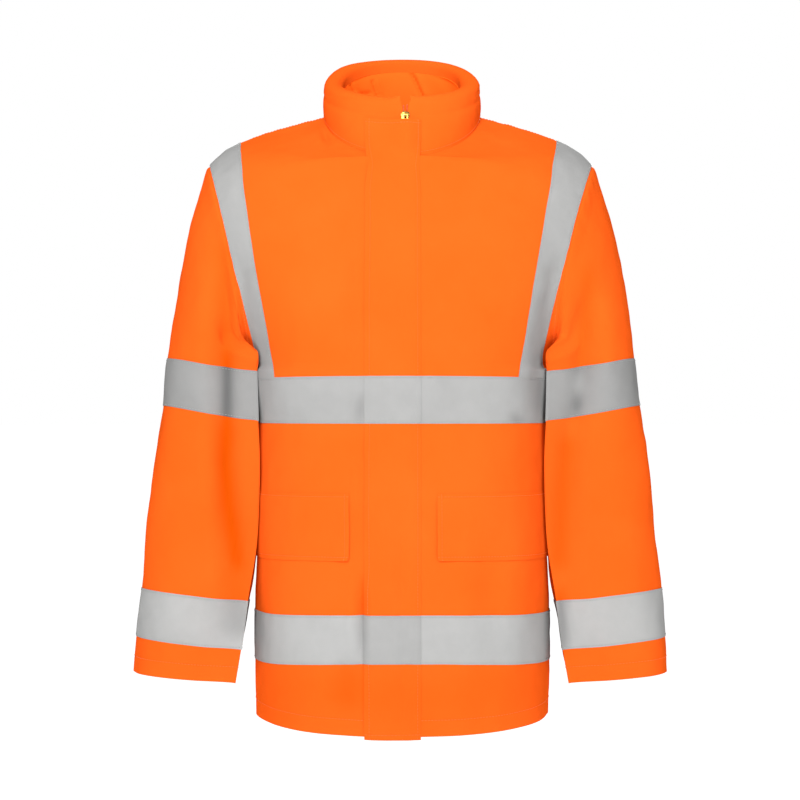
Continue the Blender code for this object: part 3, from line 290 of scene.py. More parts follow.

# Folds of the hidden side, each with a line of painted shade on the same path.
# columns: pieces, of which the first is folded, path, half width, depth, share that stands up
# beside it, half width of the darker line, share darker, how much lower that line ends
BACK_FOLDS = (
    (BACK, ((-0.0900, -0.330), (-0.0960, -0.470), (-0.0890, -0.610), (-0.0980, -0.760)),
     0.0170, 0.0055, 0.3, 0.0120, 0.45, 0.020),
    (BACK, ((0.0860, -0.380), (0.0930, -0.520), (0.0870, -0.650), (0.0800, -0.770)),
     0.0190, 0.0060, 0.3, 0.0130, 0.50, 0.020),
    (BACK, ((0.0120, -0.450), (0.0040, -0.600), (0.0100, -0.765)),
     0.0150, 0.0035, 0.3, 0.0110, 0.30, 0.020),
    (BACK, ((0.1750, -0.290), (0.1500, -0.370), (0.1380, -0.460)),
     0.0110, 0.0040, 0.3, 0.0090, 0.35, 0.0),
    (BACK, ((-0.1780, -0.280), (-0.1520, -0.350), (-0.1440, -0.450)),
     0.0120, 0.0045, 0.3, 0.0095, 0.40, 0.0),
    (SLEEVE_RIGHT, ((-0.2080, -0.180), (-0.2230, -0.260), (-0.2330, -0.340)),
     0.0120, 0.0045, 0.3, 0.0100, 0.40, 0.0),
    (SLEEVE_RIGHT, ((-0.2000, -0.425), (-0.2450, -0.450), (-0.2880, -0.446)),
     0.0100, 0.0050, 0.35, 0.0085, 0.45, 0.0),
    (SLEEVE_RIGHT, ((-0.2050, -0.515), (-0.2550, -0.497), (-0.2930, -0.500)),
     0.0095, 0.0045, 0.35, 0.0080, 0.40, 0.0),
    (SLEEVE_LEFT, ((0.2100, -0.170), (0.2280, -0.250), (0.2360, -0.350)),
     0.0120, 0.0045, 0.3, 0.0100, 0.40, 0.0),
    (SLEEVE_LEFT, ((0.2020, -0.440), (0.2540, -0.458), (0.2880, -0.446)),
     0.0105, 0.0052, 0.35, 0.0085, 0.45, 0.0),
    (SLEEVE_LEFT, ((0.2050, -0.535), (0.2500, -0.512), (0.2920, -0.508)),
     0.0090, 0.0042, 0.35, 0.0080, 0.40, 0.0),
)
FOLDS = [("front", *row) for row in FRONT_FOLDS]
SHADES = [("front", *row) for row in FRONT_SHADES]
for names, path, half_width, depth, beside, dark_half_width, dark, lower in BACK_FOLDS:
    FOLDS.append(("back", names[0], path, half_width, depth, beside))
    end_x, end_z = path[-1]
    SHADES.append(("back", names, (*path[:-1], (end_x, end_z - lower)), dark_half_width, dark))

# How a fold is shaped: its taper at both ends, where the cloth stands up beside it and how widely
# (in half widths), and how it fades where the cloth turns away from the side it is seen from
FOLD_TAPER = 0.070
RIDGE_AT = 2.1
RIDGE_HALF = 0.9
SHADE_TAPER = 0.030
FACING_BLEND = 0.35
FACING = {"front": (0.0, -1.0, 0.0), "back": (0.0, 1.0, 0.0)}
FOLD_FACING_LEAST = {"front": 0.3, "back": -0.6}
SHADE_FACING_LEAST = 0.3

# Random waves of the cloth: the shortest and longest of drape, ripples and puckers. Drape is higher
# below a height; all waves and the folds leave the seams alone up to a distance from them.
BODY_DRAPE = (0.050, 0.110, (1.0, 1.0, 0.40))
BODY_DRAPE_HEIGHT = (0.0004, 0.0009)
BODY_DRAPE_FROM = -0.38
BODY_DRAPE_OVER = 0.30
BODY_RIPPLE_HEIGHT = 0.00016
SLEEVE_DRAPE = (0.045, 0.100, (1.0, 1.0, 0.5))
SLEEVE_DRAPE_HEIGHT = (0.0005, 0.0006)
SLEEVE_DRAPE_FROM = -0.30
SLEEVE_DRAPE_OVER = 0.20
SLEEVE_RIPPLE_HEIGHT = 0.00018
SLEEVE_PUCKER_HEIGHT = 0.0005
RIPPLES = (0.020, 0.045)
PUCKERS = (0.012, 0.026)
# For the side or armhole seam, the shoulder and the neck
WAVES_CLEAR = (0.022, 0.022, 0.018)
FOLDS_CLEAR = (0.006, 0.010, 0.008)
PUCKER_HEIGHTS = (0.00035, 0.00030, 0.00035)
PUCKER_REACH = 0.012
SLEEVE_WAVES_CLEAR = 0.030
SLEEVE_FOLDS_CLEAR = 0.035
SLEEVE_PUCKER_REACH = 0.014
ZIP_CLEAR = 0.010
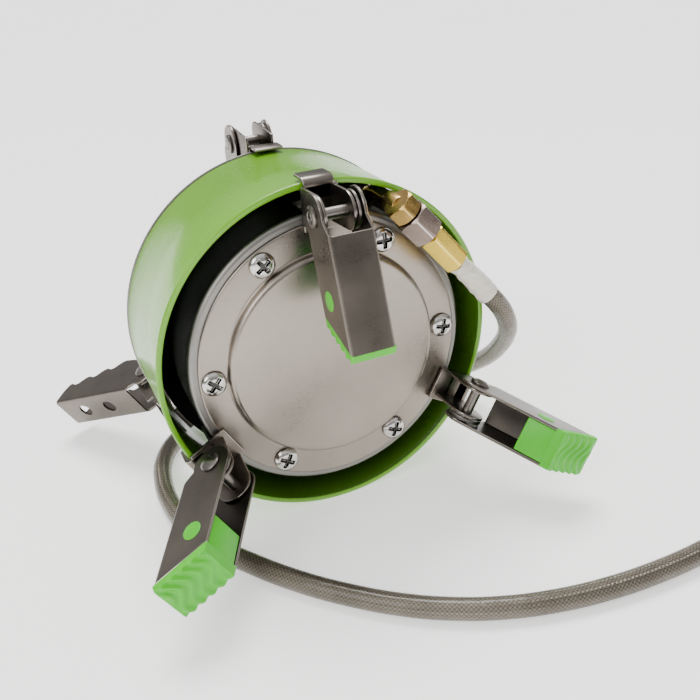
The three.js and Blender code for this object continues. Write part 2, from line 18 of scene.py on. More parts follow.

_Exercise brief_
Copy every record exactly, with nothing added or dropped.

_Finished task_
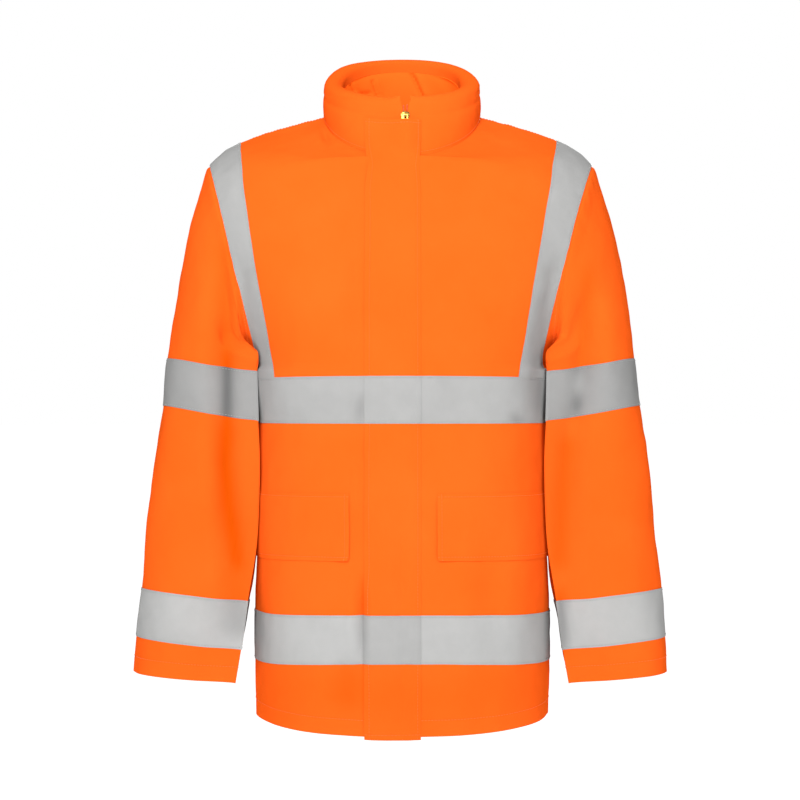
Continue the Blender code for this object: part 3, from line 290 of scene.py. More parts follow.

# Folds of the hidden side, each with a line of painted shade on the same path.
# columns: pieces, of which the first is folded, path, half width, depth, share that stands up
# beside it, half width of the darker line, share darker, how much lower that line ends
BACK_FOLDS = (
    (BACK, ((-0.0900, -0.330), (-0.0960, -0.470), (-0.0890, -0.610), (-0.0980, -0.760)),
     0.0170, 0.0055, 0.3, 0.0120, 0.45, 0.020),
    (BACK, ((0.0860, -0.380), (0.0930, -0.520), (0.0870, -0.650), (0.0800, -0.770)),
     0.0190, 0.0060, 0.3, 0.0130, 0.50, 0.020),
    (BACK, ((0.0120, -0.450), (0.0040, -0.600), (0.0100, -0.765)),
     0.0150, 0.0035, 0.3, 0.0110, 0.30, 0.020),
    (BACK, ((0.1750, -0.290), (0.1500, -0.370), (0.1380, -0.460)),
     0.0110, 0.0040, 0.3, 0.0090, 0.35, 0.0),
    (BACK, ((-0.1780, -0.280), (-0.1520, -0.350), (-0.1440, -0.450)),
     0.0120, 0.0045, 0.3, 0.0095, 0.40, 0.0),
    (SLEEVE_RIGHT, ((-0.2080, -0.180), (-0.2230, -0.260), (-0.2330, -0.340)),
     0.0120, 0.0045, 0.3, 0.0100, 0.40, 0.0),
    (SLEEVE_RIGHT, ((-0.2000, -0.425), (-0.2450, -0.450), (-0.2880, -0.446)),
     0.0100, 0.0050, 0.35, 0.0085, 0.45, 0.0),
    (SLEEVE_RIGHT, ((-0.2050, -0.515), (-0.2550, -0.497), (-0.2930, -0.500)),
     0.0095, 0.0045, 0.35, 0.0080, 0.40, 0.0),
    (SLEEVE_LEFT, ((0.2100, -0.170), (0.2280, -0.250), (0.2360, -0.350)),
     0.0120, 0.0045, 0.3, 0.0100, 0.40, 0.0),
    (SLEEVE_LEFT, ((0.2020, -0.440), (0.2540, -0.458), (0.2880, -0.446)),
     0.0105, 0.0052, 0.35, 0.0085, 0.45, 0.0),
    (SLEEVE_LEFT, ((0.2050, -0.535), (0.2500, -0.512), (0.2920, -0.508)),
     0.0090, 0.0042, 0.35, 0.0080, 0.40, 0.0),
)
FOLDS = [("front", *row) for row in FRONT_FOLDS]
SHADES = [("front", *row) for row in FRONT_SHADES]
for names, path, half_width, depth, beside, dark_half_width, dark, lower in BACK_FOLDS:
    FOLDS.append(("back", names[0], path, half_width, depth, beside))
    end_x, end_z = path[-1]
    SHADES.append(("back", names, (*path[:-1], (end_x, end_z - lower)), dark_half_width, dark))

# How a fold is shaped: its taper at both ends, where the cloth stands up beside it and how widely
# (in half widths), and how it fades where the cloth turns away from the side it is seen from
FOLD_TAPER = 0.070
RIDGE_AT = 2.1
RIDGE_HALF = 0.9
SHADE_TAPER = 0.030
FACING_BLEND = 0.35
FACING = {"front": (0.0, -1.0, 0.0), "back": (0.0, 1.0, 0.0)}
FOLD_FACING_LEAST = {"front": 0.3, "back": -0.6}
SHADE_FACING_LEAST = 0.3

# Random waves of the cloth: the shortest and longest of drape, ripples and puckers. Drape is higher
# below a height; all waves and the folds leave the seams alone up to a distance from them.
BODY_DRAPE = (0.050, 0.110, (1.0, 1.0, 0.40))
BODY_DRAPE_HEIGHT = (0.0004, 0.0009)
BODY_DRAPE_FROM = -0.38
BODY_DRAPE_OVER = 0.30
BODY_RIPPLE_HEIGHT = 0.00016
SLEEVE_DRAPE = (0.045, 0.100, (1.0, 1.0, 0.5))
SLEEVE_DRAPE_HEIGHT = (0.0005, 0.0006)
SLEEVE_DRAPE_FROM = -0.30
SLEEVE_DRAPE_OVER = 0.20
SLEEVE_RIPPLE_HEIGHT = 0.00018
SLEEVE_PUCKER_HEIGHT = 0.0005
RIPPLES = (0.020, 0.045)
PUCKERS = (0.012, 0.026)
# For the side or armhole seam, the shoulder and the neck
WAVES_CLEAR = (0.022, 0.022, 0.018)
FOLDS_CLEAR = (0.006, 0.010, 0.008)
PUCKER_HEIGHTS = (0.00035, 0.00030, 0.00035)
PUCKER_REACH = 0.012
SLEEVE_WAVES_CLEAR = 0.030
SLEEVE_FOLDS_CLEAR = 0.035
SLEEVE_PUCKER_REACH = 0.014
ZIP_CLEAR = 0.010
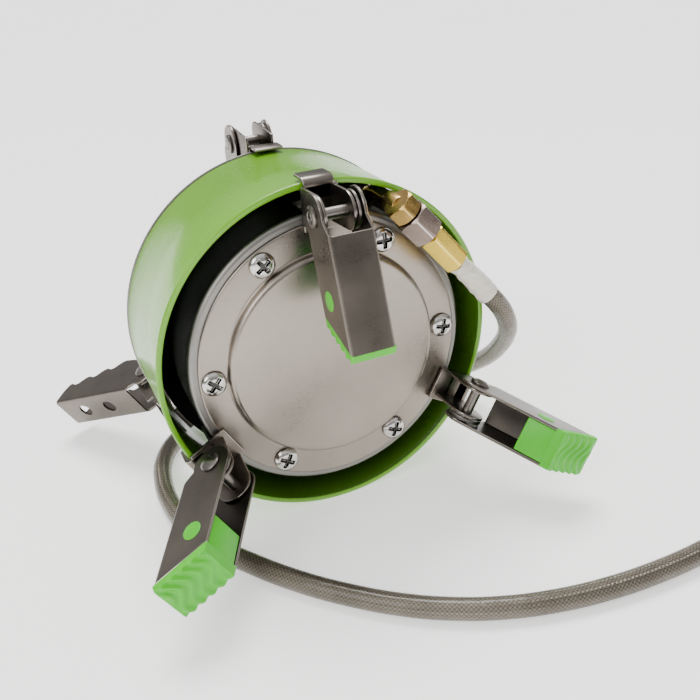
The three.js and Blender code for this object continues. Write part 2, from line 18 of scene.py on. More parts follow.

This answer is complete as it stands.